Honda Insight battery
One of the biggest hurdles for battery-powered hybrids and plug-in electric cars is their price tag. Buying that green car means shelling out plenty of green from your own pocket despite the narrow profit margin for the automakers. So does Washington have the answer to make battery powered cars a cost-effective, efficient, in-the-showroom option?
To answer that, let's follow the money. The president's stimulus package, now being called the American Recovery and Reinvestment Act, was signed into law on Feb. 17. From the $789 billion act, $16.8 billion will be appropriated for the Department of Energy to distribute. A $2 billion piece of this cash-filled pie will be administered by the DOE in the form of grants for advanced battery technology. The funds will be handed out by the DOE through its vehicle technologies program, which touts the goal of developing more energy efficient and environmentally-friendly autos.
The day after the act was signed into law, an employee from the DOE remarked, "there is no official timetable but my understanding is that the White House wants to disburse these funds A.S.A.P."
The Energy Department was quick to respond to direction from the White House. Two days after the act was signed, a press release was issued by Energy Secretary Steven Chu setting a rough timetable and outlining the quick disbursement of funds. In the release, Secretary Chu set forth a plan to issue new loan guarantees under the recovery act by early summer and to disburse 70 percent of the investment from the act by the end of 2010. That's a lot of cash in a short period of time.
This quick disbursement is good news for CEO Edward Williams of Firefly Energy, a manufacturer of advanced lead acid batteries - think of your regular car battery on steroids. Williams is pursuing DOE funding for engineering and building a manufacturing plant for the company's next generation 3D-squared microcell foam battery technology. Confusing? Here is something more concrete: Once the 3D-squared plant is built, the company's goal is to supply up to 100,000 vehicles per year with advanced batteries. To put this number into perspective, Toyota sold approximately 160,000 Prius hybrid vehicles in 2008.

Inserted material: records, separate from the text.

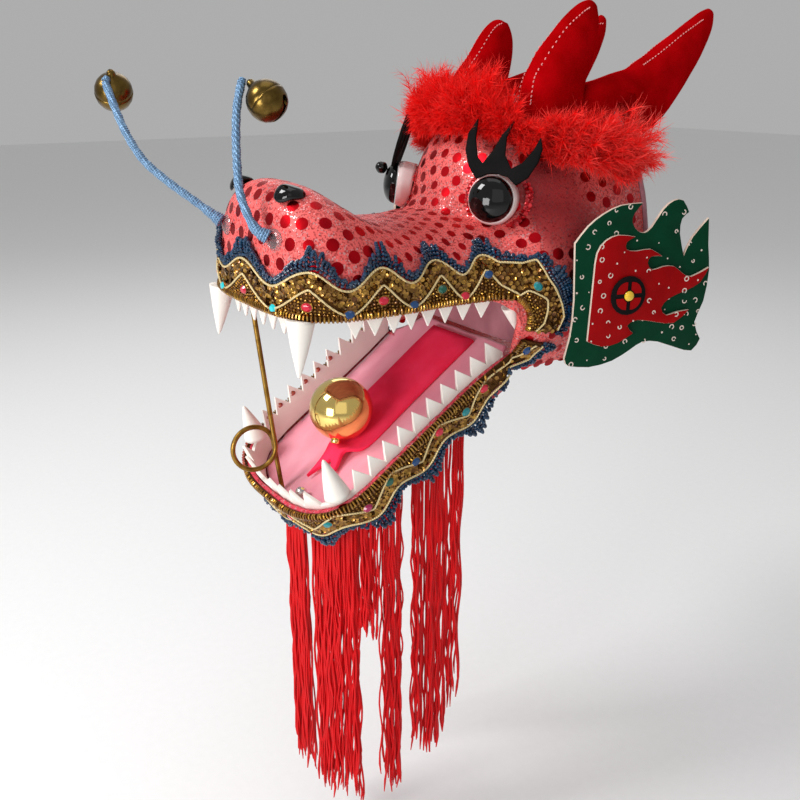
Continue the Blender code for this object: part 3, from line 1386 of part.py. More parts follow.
def build_fringe():
    """Build the red cord fringe: bundles of locks fused to a backing tape under the tray."""
    # near distance, far distance, bottom z
    bundles = (
        (-18.5, 4.0, -312.0), (13.0, 44.5, -312.0), (46.5, 56.0, -200.0), (59.5, 73.5, -305.0),
        (83.0, 89.5, -284.0), (93.0, 107.5, -292.0), (112.0, 119.5, -264.0), (-122.0, -114.0, -262.0),
        (-109.0, -95.0, -270.0), (-91.0, -80.0, -276.0),
    )
    line = both_sides(resample(lower_outline(8.0, rear=20.0), step=5.4))
    tape_top, tape_low = -JAW_DEPTH - GAP, -JAW_DEPTH - GAP - 1.6
    depth = 3.4
    mesh_verts, faces = [], []
    for p, n, _ in line:
        q = p - n * depth
        for plan, level in ((p, tape_top), (q, tape_top), (q, tape_low), (p, tape_low)):
            mesh_verts.append(jaw_point(plan[0], -plan[1], level))
    faces = grid_faces(len(line), 4, closed=True)
    faces.append((0, 1, 2, 3))
    end = 4 * (len(line) - 1)
    faces.append((end, end + 1, end + 2, end + 3))
    under = {}
    for i in range(len(line) - 1):
        under[i] = (4 * i + 2, 4 * i + 3, 4 * (i + 1) + 3, 4 * (i + 1) + 2)
    steps = 3
    for number, (near, far, bottom) in enumerate(bundles):
        cells = [i for i in range(len(line) - 1) if near <= 0.5 * (line[i][2] + line[i + 1][2]) <= far]
        for cell in cells:
            quad = under[cell]
            match = [f for f in faces if set(f) == set(quad)][0]
            faces.remove(match)
            ring = list(match)
            middle = sum(mesh_verts[k] for k in ring) / 4.0
            low = bottom + 10.0 * math.sin(3.1 * cell + number)
            for step in range(1, steps + 1):
                share = step / steps
                spread = 0.8 if step < steps else 0.4
                sway = np.array([math.sin(1.3 * cell + 2.2 * share), math.cos(2.1 * cell + share), 0])
                fresh = []
                for k in match:
                    corner = mesh_verts[k]
                    flat = np.array([corner[0] - middle[0], corner[1] - middle[1], 0.0]) * spread
                    drop = np.array([0.0, 0.0, (low - middle[2]) * share])
                    mesh_verts.append(middle + flat + drop + sway * 0.3 * share)
                    fresh.append(len(mesh_verts) - 1)
                for j in range(4):
                    m = (j + 1) % 4
                    faces.append((ring[j], ring[m], fresh[m], fresh[j]))
                ring = fresh
            faces.append(tuple(ring))
    add_object("fringe", mesh_verts, faces, "red_cord")


def main():
    """Build every piece of the head."""
    for old in list(bpy.data.objects):
        bpy.data.objects.remove(old, do_unlink=True)
    skin = build_head()
    build_throat()
    build_binding()
    tray_verts, tray_faces = build_mouth()
    build_teeth()
    build_palate()
    build_tongue()
    build_props()
    build_rod()
    eyes = build_eyes(skin)
    build_nostrils(skin)
    build_antennae(skin)
    both = combined_tree(tray_verts, tray_faces)
    solid = solid_tree("head_shell", "lower_jaw")
    for name, surface, stations, waves, trim in (
        ("upper", skin, upper_stations(), UPPER_WAVES, UPPER_TRIM),
        ("lower", both, lower_stations(), LOWER_WAVES, LOWER_TRIM),
    ):
        build_braid(f"{name}_trim", surface, solid, stations, waves)
        build_bead_edge(f"{name}_bead_edge", surface, solid, stations, waves, trim)
    build_antlers(skin)
    build_lashes(eyes)
    build_ears(skin)
    bpy.context.view_layer.update()
    trees = [object_tree(f"{name}_{side}") for name in ("antler", "lash") for side in ("left", "right")]
    build_boa(skin, [solid_tree("head_shell")] + trees)
    build_fringe()


def combined_tree(tray_verts, tray_faces):
    """Return one search tree of the head's skin and the tray's skin."""
    verts, faces = head_sheet()
    count = len(verts)
    merged = [tuple(v) for v in verts] + [tuple(v) for v in tray_verts]
    return tree_of(merged, list(faces) + [tuple(count + k for k in f) for f in tray_faces])


def object_tree(name):
    """Return a search tree of an object's evaluated mesh, in millimetres."""
    graph = bpy.context.evaluated_depsgraph_get()
    mesh = bpy.data.objects[name].evaluated_get(graph).to_mesh()
    verts = [np.array(v.co) / MM for v in mesh.vertices]
    return tree_of(verts, [tuple(p.vertices) for p in mesh.polygons])


main()
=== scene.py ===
"""Looks of the hand-held dragon dance head: cloth, foil dots, braid, beads, stones, felt and cords.

Sizes are in millimetres in the row frame unless a name says otherwise. The head faces -Y, stands
upright along +Z, and +X is the dragon's left.
"""

import logging
import math
from collections.abc import Callable, Sequence
from dataclasses import dataclass
from enum import Enum
from typing import ClassVar

import bmesh
import bpy
import numpy as np
from mathutils import Matrix, Vector
from mathutils.bvhtree import BVHTree


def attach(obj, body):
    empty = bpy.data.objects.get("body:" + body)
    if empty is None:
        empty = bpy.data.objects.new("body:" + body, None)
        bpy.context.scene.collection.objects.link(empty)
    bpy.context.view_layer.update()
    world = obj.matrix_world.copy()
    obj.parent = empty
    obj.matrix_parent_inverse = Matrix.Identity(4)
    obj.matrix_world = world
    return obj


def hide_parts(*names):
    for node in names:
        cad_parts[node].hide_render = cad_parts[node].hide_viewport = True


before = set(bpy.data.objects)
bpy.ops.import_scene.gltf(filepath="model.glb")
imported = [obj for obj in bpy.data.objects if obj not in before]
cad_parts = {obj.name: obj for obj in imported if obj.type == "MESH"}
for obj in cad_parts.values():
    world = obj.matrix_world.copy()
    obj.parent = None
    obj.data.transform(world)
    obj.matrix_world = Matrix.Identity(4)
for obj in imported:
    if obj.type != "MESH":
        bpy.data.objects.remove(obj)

LOG = logging.getLogger("dragon_head")
MM = 0.001
ROOT = "root"
Colour = tuple[float, float, float]
Table = Sequence[tuple[float, ...]]
UPRIGHT = np.array([0.0, 0.0, 1.0])
# radians in one wave of a ripple
WAVE = 6.28


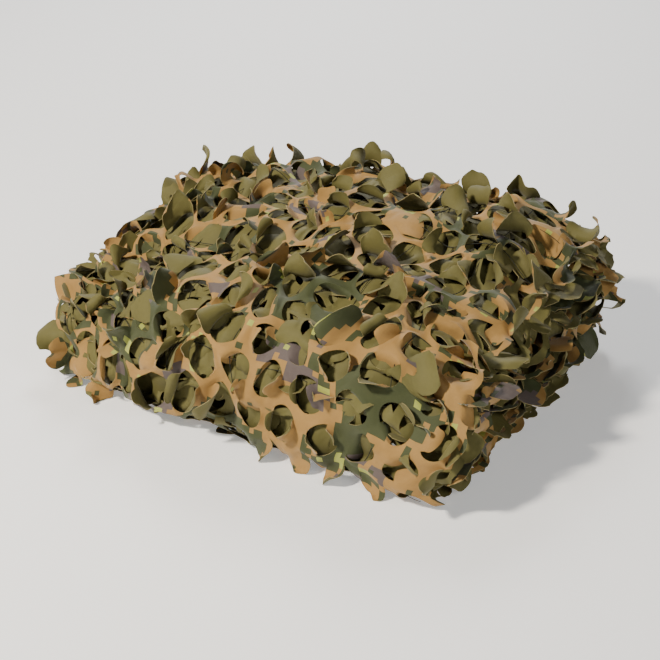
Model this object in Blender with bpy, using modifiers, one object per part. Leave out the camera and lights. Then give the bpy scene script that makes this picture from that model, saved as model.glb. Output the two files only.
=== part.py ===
"""Camouflage net: one sheet of die-cut cloth, folded back and forth into a loose pack.

The cloth is cut flat, as its maker cuts it, with rows of round leaves that stay
attached along one side. It is then folded: ten runs lie on each other, and the
last run comes over the top, down the front and back underneath. The pack lies
on its underside on the floor, X along its length, -Y its rounded front.
"""

import bisect
import functools
import math

import bmesh
import bpy
from mathutils import Vector

MM = 0.001

# The pack.
PACK_LENGTH = 610 * MM
PACK_DEPTH = 530 * MM
FULL_HEIGHT = 203 * MM
LOW_CORNER_DROP = 94 * MM
BACK_CORNER_DROP = 48 * MM
RIGHT_DROP = 3 * MM
RIGHT_BACK_RISE = 14 * MM
FRONT_ROUNDING = 105 * MM
FOOT_ROUNDING = 34 * MM
CORNER_PULL = 26 * MM
END_WAVE = 7 * MM
BACK_WAVE = 5 * MM
RIGHT_BELLY = 24 * MM
LEFT_BELLY = 16 * MM
RIGHT_TUCK = 20 * MM
CORNER_BACK = 34 * MM

# The cloth and its folds.
CLOTH = 2.5 * MM
RUNS = 10
FOLD_BULGE = 11 * MM
FOLD_SETBACK = 12 * MM
FRONT_CLEARANCE = 24 * MM
RUN_WAVE_SHARE = 0.17
SIDE_RUFFLE = 8 * MM
TOP_WAVE = 6 * MM

# The die-cut cells, in rows that are offset by half a cell.
COLUMNS = 9
CUT_ROWS = 11
CELL = PACK_LENGTH / COLUMNS
CUT_LENGTH = CUT_ROWS * CELL * math.sqrt(3) / 2
HOLE_LONG_RADIUS = 28.5 * MM
HOLE_SHORT_RADIUS = 23 * MM
HOLE_SIDES = 9
ZIGZAG = 1 / 6

# The leaves that stand proud of the cloth, by how they lie. Each step from the hinge to the tip is
# (distance over the hole, height off the cloth, width as a share of the hinge).
ARCHED = (
    (7 * MM, 10 * MM, 1.5),
    (17 * MM, 16 * MM, 2.0),
    (14 * MM, 13 * MM, 1.3),
)
STANDING = (
    (4 * MM, 11 * MM, 1.5),
    (6 * MM, 22 * MM, 1.9),
    (1 * MM, 29 * MM, 1.0),
)
ROLLED = (
    (6 * MM, 9 * MM, 1.5),
    (9 * MM, 19 * MM, 1.9),
    (-7 * MM, 23 * MM, 1.4),
)
LEAVES = (ARCHED, STANDING, ROLLED, ARCHED, ARCHED, ROLLED, None)

# The tongues that the cut edges of the inner runs end in, at both sides of the pack.
TONGUE_REACH = 25 * MM
TONGUE_TILT = 15 * MM
TONGUE_TIP = 0.62
TONGUE_GAPS = (1, 3)
TONGUE_REPEAT = 5

# The plain stretches of cloth: rows of faces in each, and the lengthwise lines that they keep.
UNDER_ROWS = 8
RUN_ROWS = 8
FOLD_ROWS = 3
UNDER_LENGTH = 470 * MM
RUN_LENGTH = 450 * MM
FOLD_LENGTH = 26 * MM
PLAIN_LINES = (0, 2, 5, 8, 11, 14, 16, 18)

FRONT = -PACK_DEPTH / 2
WRAP_START = FRONT + FRONT_ROUNDING


def smooth(t):
    """An ease from 0 to 1."""
    t = min(max(t, 0.0), 1.0)
    return t * t * (3 - 2 * t)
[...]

Let's examine another player in the automotive battery market: A123 Systems. With strong ties to Chrysler and General Motors, A123 has a loan application waiting for approval from the DOE totaling $1.84 billion to build U.S. based lithium-ion battery manufacturing facilities. The goal of A123 Systems is to provide battery systems for five million hybrid vehicles or 500,000 plug-in electric vehicles by 2013 when the plants are at full production, according to a recent press release. The first battery plant is slated to be built in southeast Michigan, no doubt a fitting location for the green revolution.
What are the hurdles for vehicle-based batteries? Lithium-ion cells, like the ones planned for the Chevy Volt, are a popular because of their energy density. They store a lot of energy for their weight compared to other types of batteries, but are expensive to manufacture. Some of the main elements used in these batteries are lithium, manganese and cobalt, which are very expensive to dig up from terra firma. As demand for these elements increases, so do the prices. Battery companies are adjusting to these challenges by experimenting with various materials to make these batteries cheaper and more efficient. Tesla Motors has found a way to squeeze out an average 220 miles per charge of its 2009 Roadster using lithium-ion cells. It also comes with staggering acceleration times and a $100,000 price tag that is out of reach for most of us. The high-tech batteries are at the bleeding-edge level at this point. Perhaps a little time and money can bring them into a leading-edge reality.
This reality comes closer to home with the new administration's support for battery technology through this influx of funding. The battery manufacturers are poised for a rapid expansion in manufacturing when these government funds become available. This should translate into cheaper, more advanced batteries for hybrid and plug-in electric vehicles, bringing that price tag down to a more manageable level for the average car buyer.
Consumers are more than willing to switch to a cleaner, effective, electron-juiced car but not if it means giving up the luxury, convenience and performance of current petroleum-based autos. When the Chevy Volt can blow the doors off a Mustang GT and keep the wheels spinning for 500 miles per charge, consumers will fall in love. Ditching the spaceship-bubble look couldn't hurt either.